Get yourself a bottle of each of the four major baijiu styles – rice aroma, light aroma, strong aroma, sauce aroma — and taste them in that order. Whether you fall in love right there or not, you’re going to notice two things: 1. Baijiu can be many different things. 2. You like certain styles more naturally than others. From there it’s a simple matter of narrowing down what you like and don’t like.

But that’s only part of the equation. If you really want to fall in love with baijiu, you need to experience it in its natural context, the dinner table. Try to pair the baijiu with the food of the region it comes from – strong aroma with spicy Sichuanese, light aroma with salty northern fare, sauce aroma with spicy-sour Guizhou food, and rice aroma with seafood and milder flavors.

With younger Chinese drinkers ordering picture-perfect cocktails and expensive imported wines, how does baijiu stay relevant?
Baijiu hasn’t always played the role it plays today in Chinese society. It has adapted with the times and it must continue to adapt to stay relevant. Its greatest obstacle in an increasingly cosmopolitan China is that you drink baijiu at dinners and banquets, but never at nightlife venues like bars, clubs and KTVs, where international drinks are preferred.

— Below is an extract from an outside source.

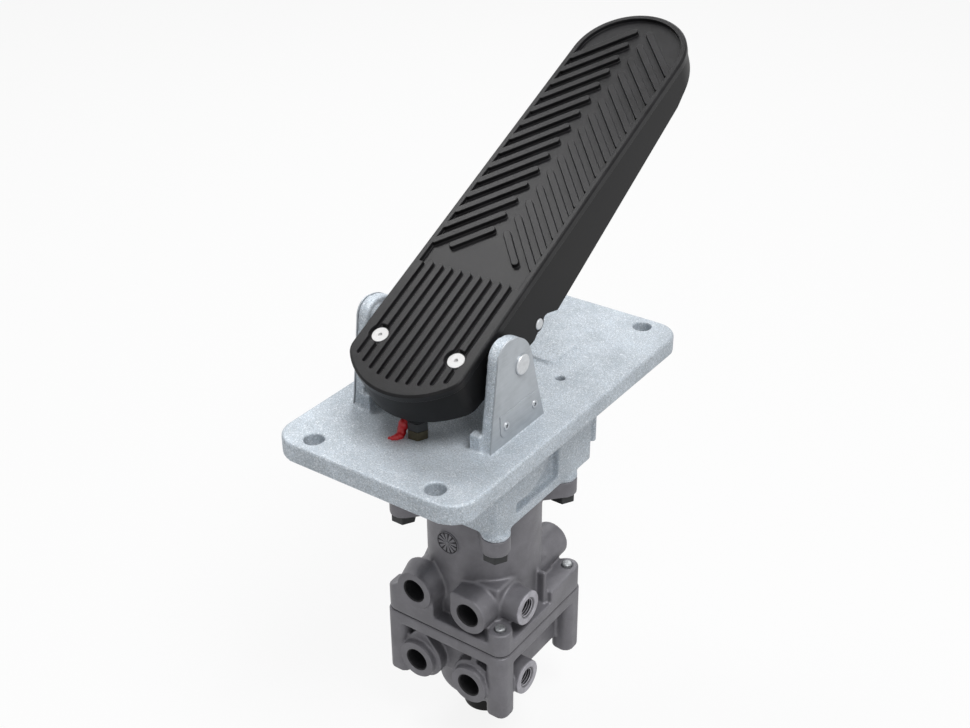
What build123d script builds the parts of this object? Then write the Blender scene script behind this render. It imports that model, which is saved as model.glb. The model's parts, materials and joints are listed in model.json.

So, the answer in my mind is simple if not counterintuitive: For baijiu to survive in China, it has to become an international drink. If the bars of Shanghai take their cues from New York, Paris, Tokyo and Seoul, one has to find baijiu in these places for it to stay relevant.

Our cocktail columnist Logan R. Brouse says that the world just needs that one world-famous baijiu cocktail to be invented – like margaritas did for tequila – before it has a place on bar shelves globally. What do you think that cocktail should be?
In my line of work, I drink so many baijiu cocktails that it’s hard to pick just one. But I have a few favorites. Shannon Mustipher’s ‘Trader’s Treasure,’ a fruity but complex tiki drink, is one of my favorites. I also love Christian Wu’s ‘General Ming’ and David Putney’s ‘Paper Crane.’

What’s the best night out drinking baijiu that you have ever had?
That’s a very tough question, because there are so many to choose from, and my memory is fuzzy around the edges of them all. 

I have very fond memories of being invited over to a friend’s apartment in Chengdu. She had a lovely little garden in her backyard and it was a perfect night. She and her husband prepared my wife and I a home-cooked meal that we ate outside. He brought me a bottle of his favorite baijiu — a small qu light aroma from Chongqing — and we spent hours under the sky discussing philosophy, religion and literature. It was a very high-minded, classical drinking session.

I also have another fond memory of a hotpot meal that descended into pure hilarity. There was dancing, singing, drinking games (whose rules escaped me) – someone is laughing in every picture taken that night. Both experiences are favorites in their own way.